PROBLEM DETAILS:
Only the lines from the one with "lowest_x = cap_end" through the one with "obj.matrix_parent_inverse = Matrix.Identity(4)" are to be restated, word for word, with both of them included.

## Start

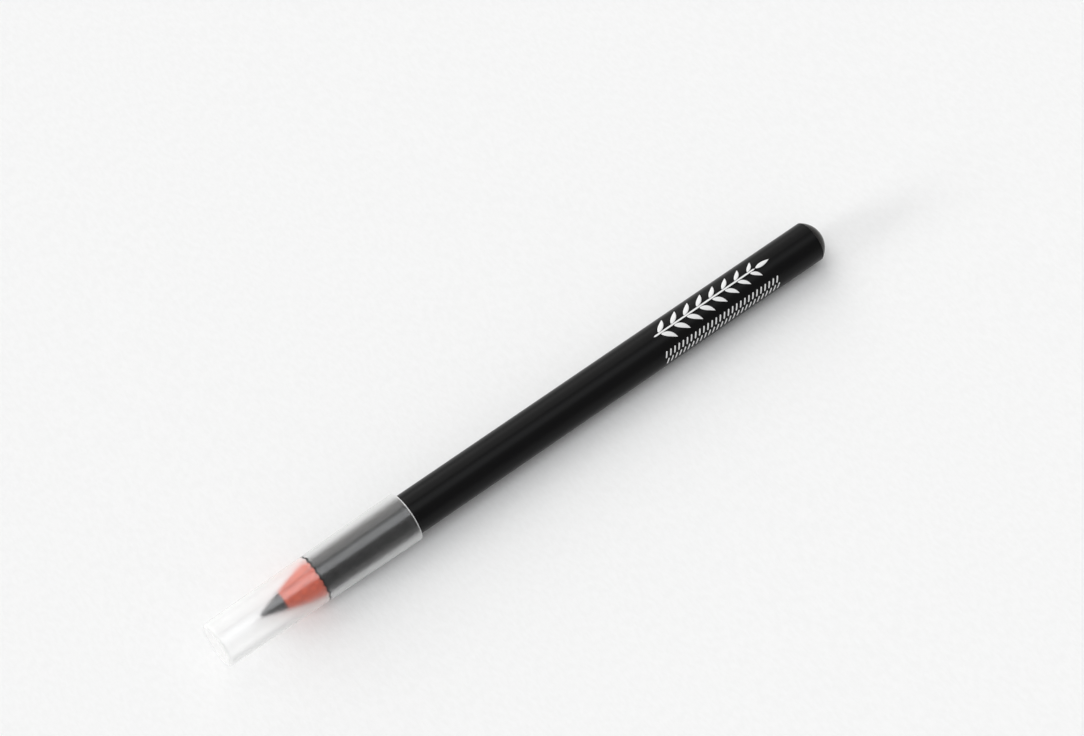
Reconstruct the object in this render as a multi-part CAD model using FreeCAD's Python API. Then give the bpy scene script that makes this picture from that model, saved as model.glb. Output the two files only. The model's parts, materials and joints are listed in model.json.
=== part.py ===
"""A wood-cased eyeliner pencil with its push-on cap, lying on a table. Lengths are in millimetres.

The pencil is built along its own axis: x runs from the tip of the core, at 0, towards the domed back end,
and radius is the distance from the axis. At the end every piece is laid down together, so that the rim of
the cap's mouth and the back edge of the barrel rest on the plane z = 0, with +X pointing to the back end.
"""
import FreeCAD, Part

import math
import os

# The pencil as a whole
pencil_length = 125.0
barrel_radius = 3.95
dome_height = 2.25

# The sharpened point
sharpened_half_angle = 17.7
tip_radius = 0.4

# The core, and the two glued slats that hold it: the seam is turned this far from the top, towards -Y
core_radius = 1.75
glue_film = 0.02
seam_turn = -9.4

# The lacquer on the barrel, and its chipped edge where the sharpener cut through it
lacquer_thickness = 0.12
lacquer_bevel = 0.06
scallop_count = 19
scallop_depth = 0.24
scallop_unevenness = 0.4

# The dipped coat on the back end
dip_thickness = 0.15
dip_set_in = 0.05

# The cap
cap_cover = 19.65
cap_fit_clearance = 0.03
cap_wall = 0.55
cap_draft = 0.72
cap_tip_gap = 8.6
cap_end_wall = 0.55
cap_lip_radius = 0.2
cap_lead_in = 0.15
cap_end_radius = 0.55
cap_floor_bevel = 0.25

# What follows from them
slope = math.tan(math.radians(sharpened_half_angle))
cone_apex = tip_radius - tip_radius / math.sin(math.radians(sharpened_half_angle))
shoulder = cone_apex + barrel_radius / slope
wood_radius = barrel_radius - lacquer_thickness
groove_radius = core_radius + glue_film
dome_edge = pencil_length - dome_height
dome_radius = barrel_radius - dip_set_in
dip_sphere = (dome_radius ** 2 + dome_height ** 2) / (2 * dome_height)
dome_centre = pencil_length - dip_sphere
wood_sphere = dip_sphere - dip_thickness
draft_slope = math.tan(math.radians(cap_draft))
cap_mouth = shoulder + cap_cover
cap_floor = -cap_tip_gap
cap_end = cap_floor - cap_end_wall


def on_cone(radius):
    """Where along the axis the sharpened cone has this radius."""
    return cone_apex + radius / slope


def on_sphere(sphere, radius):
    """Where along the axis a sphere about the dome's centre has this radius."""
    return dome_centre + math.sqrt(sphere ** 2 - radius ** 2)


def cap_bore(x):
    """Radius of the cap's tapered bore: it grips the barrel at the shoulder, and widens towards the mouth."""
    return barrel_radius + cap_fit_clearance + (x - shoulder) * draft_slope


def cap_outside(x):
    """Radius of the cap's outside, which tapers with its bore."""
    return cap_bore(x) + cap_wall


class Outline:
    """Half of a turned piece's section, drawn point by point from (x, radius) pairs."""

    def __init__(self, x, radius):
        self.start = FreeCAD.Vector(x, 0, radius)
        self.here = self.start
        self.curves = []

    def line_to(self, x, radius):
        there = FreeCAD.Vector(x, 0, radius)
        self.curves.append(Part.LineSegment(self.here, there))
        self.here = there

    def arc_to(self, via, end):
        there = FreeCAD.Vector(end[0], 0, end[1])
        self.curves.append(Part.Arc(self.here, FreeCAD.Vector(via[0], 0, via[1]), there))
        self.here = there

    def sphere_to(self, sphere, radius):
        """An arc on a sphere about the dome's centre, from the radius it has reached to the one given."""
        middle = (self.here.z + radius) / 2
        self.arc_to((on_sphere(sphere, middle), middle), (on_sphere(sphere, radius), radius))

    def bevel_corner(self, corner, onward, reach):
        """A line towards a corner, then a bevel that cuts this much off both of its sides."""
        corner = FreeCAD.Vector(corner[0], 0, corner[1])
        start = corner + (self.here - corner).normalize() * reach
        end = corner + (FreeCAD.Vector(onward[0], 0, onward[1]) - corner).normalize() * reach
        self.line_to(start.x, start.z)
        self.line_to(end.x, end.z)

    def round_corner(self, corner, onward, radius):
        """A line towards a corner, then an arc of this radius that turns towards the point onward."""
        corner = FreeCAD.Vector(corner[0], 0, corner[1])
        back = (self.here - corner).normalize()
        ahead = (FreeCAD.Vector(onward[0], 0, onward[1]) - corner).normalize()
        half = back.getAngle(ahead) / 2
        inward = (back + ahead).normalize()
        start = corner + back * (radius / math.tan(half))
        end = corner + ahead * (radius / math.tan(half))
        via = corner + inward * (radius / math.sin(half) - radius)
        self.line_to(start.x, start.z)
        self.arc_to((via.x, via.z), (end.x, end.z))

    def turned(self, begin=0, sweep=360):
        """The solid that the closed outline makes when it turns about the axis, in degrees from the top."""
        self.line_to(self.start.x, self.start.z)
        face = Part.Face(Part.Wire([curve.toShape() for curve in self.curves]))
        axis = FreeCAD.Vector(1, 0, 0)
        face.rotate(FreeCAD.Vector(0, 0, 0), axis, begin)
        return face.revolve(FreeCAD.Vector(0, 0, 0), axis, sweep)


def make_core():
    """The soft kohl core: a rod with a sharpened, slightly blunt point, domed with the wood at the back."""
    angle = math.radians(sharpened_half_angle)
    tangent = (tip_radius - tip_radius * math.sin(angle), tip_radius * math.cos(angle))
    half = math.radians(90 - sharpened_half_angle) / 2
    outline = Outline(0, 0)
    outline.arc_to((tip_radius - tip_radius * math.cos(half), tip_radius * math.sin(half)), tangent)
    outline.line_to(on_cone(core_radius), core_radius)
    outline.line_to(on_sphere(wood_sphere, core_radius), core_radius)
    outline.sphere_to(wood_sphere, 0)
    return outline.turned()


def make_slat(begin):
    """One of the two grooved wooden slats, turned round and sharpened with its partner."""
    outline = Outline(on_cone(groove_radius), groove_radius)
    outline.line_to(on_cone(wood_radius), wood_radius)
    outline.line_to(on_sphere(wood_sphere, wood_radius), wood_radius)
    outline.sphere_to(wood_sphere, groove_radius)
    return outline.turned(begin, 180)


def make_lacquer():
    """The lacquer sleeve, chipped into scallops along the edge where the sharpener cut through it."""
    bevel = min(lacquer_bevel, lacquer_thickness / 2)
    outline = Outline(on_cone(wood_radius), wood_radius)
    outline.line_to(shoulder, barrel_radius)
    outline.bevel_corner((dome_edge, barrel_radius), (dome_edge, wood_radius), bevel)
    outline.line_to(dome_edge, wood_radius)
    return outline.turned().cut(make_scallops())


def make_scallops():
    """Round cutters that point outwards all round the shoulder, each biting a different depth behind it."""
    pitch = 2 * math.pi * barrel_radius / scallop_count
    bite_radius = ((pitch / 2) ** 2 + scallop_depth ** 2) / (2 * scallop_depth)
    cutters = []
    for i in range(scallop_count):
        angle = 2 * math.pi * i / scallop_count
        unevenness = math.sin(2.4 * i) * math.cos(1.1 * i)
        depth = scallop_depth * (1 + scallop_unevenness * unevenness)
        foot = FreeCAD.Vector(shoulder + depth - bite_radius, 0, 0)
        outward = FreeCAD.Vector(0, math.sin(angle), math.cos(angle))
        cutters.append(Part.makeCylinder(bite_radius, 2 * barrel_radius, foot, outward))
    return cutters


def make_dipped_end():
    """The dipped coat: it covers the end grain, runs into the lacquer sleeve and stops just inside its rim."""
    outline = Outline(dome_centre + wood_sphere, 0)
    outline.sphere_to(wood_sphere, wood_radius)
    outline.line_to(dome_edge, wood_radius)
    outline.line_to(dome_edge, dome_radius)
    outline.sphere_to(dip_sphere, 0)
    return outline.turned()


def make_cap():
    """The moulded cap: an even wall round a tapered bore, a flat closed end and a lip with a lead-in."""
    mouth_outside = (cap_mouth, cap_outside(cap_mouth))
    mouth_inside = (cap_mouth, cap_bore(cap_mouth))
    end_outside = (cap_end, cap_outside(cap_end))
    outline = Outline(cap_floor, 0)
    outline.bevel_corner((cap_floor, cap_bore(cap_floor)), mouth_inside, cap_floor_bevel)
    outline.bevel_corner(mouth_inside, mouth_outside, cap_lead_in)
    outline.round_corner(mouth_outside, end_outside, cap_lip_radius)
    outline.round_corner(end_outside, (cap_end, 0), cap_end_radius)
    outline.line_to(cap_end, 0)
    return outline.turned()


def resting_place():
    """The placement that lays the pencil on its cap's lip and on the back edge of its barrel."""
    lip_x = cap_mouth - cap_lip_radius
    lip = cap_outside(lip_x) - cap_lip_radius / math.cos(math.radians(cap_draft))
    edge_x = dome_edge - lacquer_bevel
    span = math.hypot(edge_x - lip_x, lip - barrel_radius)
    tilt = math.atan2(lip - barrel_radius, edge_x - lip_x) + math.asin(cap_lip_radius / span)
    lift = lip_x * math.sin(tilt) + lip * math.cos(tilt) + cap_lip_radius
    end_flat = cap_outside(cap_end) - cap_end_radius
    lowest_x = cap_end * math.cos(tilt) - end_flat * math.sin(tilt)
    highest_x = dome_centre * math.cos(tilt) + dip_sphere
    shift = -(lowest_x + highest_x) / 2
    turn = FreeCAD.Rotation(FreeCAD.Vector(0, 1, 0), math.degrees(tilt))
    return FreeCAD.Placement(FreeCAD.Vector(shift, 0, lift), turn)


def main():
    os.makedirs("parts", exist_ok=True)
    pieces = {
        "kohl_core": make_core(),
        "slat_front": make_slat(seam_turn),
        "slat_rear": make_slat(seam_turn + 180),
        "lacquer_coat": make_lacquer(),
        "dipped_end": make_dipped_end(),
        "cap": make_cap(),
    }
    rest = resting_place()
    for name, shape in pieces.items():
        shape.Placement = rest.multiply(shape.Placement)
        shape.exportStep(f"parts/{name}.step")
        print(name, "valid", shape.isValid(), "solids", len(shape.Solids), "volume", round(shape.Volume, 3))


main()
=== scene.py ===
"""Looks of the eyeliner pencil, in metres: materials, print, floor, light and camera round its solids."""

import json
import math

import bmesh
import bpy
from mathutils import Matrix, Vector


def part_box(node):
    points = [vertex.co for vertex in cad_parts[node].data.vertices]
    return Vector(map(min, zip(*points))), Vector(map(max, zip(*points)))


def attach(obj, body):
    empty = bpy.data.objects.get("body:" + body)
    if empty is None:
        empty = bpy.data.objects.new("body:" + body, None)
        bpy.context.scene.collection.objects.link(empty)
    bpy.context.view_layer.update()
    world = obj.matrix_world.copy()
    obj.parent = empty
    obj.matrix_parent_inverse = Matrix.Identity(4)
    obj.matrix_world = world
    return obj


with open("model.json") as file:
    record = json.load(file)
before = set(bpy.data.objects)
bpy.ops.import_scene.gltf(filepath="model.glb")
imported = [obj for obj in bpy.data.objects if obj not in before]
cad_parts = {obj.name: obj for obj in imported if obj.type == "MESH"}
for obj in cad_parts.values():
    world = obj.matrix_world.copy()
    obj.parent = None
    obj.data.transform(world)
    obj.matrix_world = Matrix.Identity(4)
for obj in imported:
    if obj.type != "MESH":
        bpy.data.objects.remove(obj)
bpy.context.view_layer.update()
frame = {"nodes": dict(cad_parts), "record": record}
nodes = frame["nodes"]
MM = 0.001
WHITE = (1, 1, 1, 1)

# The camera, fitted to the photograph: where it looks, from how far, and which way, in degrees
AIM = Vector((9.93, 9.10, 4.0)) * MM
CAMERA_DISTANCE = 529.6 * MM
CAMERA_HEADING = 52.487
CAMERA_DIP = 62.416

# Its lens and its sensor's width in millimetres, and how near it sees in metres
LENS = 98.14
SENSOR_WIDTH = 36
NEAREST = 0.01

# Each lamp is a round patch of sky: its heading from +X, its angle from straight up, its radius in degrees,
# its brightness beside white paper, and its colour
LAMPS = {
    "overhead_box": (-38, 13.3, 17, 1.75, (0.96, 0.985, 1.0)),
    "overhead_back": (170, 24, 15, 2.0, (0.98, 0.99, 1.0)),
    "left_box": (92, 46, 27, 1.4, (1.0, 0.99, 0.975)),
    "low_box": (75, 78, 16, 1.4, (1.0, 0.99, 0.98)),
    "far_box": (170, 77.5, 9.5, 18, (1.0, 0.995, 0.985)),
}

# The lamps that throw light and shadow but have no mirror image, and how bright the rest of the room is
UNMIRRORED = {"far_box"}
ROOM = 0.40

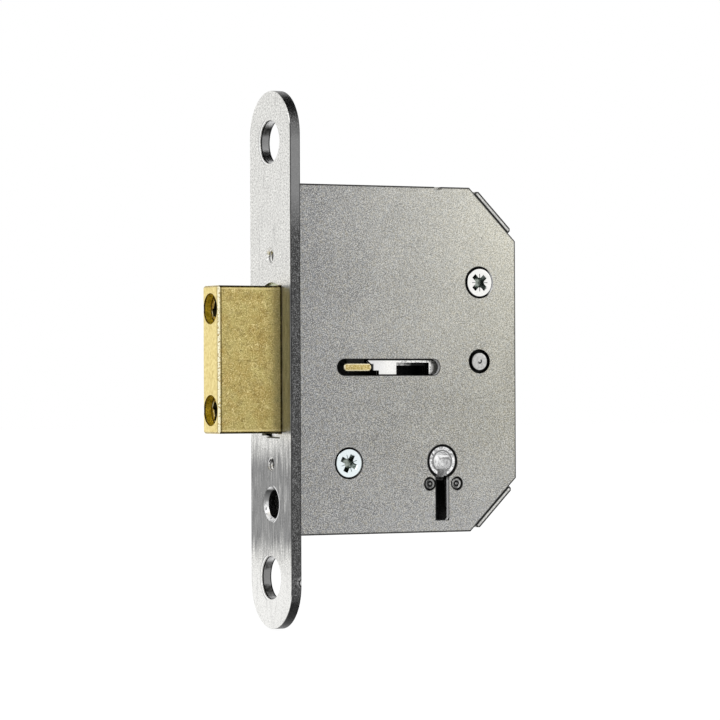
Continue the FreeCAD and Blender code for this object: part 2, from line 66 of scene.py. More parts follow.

## End

WRITTEN RESPONSE:
    lowest_x = cap_end * math.cos(tilt) - end_flat * math.sin(tilt)
    highest_x = dome_centre * math.cos(tilt) + dip_sphere
    shift = -(lowest_x + highest_x) / 2
    turn = FreeCAD.Rotation(FreeCAD.Vector(0, 1, 0), math.degrees(tilt))
    return FreeCAD.Placement(FreeCAD.Vector(shift, 0, lift), turn)


def main():
    os.makedirs("parts", exist_ok=True)
    pieces = {
        "kohl_core": make_core(),
        "slat_front": make_slat(seam_turn),
        "slat_rear": make_slat(seam_turn + 180),
        "lacquer_coat": make_lacquer(),
        "dipped_end": make_dipped_end(),
        "cap": make_cap(),
    }
    rest = resting_place()
    for name, shape in pieces.items():
        shape.Placement = rest.multiply(shape.Placement)
        shape.exportStep(f"parts/{name}.step")
        print(name, "valid", shape.isValid(), "solids", len(shape.Solids), "volume", round(shape.Volume, 3))


main()
=== scene.py ===
"""Looks of the eyeliner pencil, in metres: materials, print, floor, light and camera round its solids."""

import json
import math

import bmesh
import bpy
from mathutils import Matrix, Vector


def part_box(node):
    points = [vertex.co for vertex in cad_parts[node].data.vertices]
    return Vector(map(min, zip(*points))), Vector(map(max, zip(*points)))


def attach(obj, body):
    empty = bpy.data.objects.get("body:" + body)
    if empty is None:
        empty = bpy.data.objects.new("body:" + body, None)
        bpy.context.scene.collection.objects.link(empty)
    bpy.context.view_layer.update()
    world = obj.matrix_world.copy()
    obj.parent = empty
    obj.matrix_parent_inverse = Matrix.Identity(4)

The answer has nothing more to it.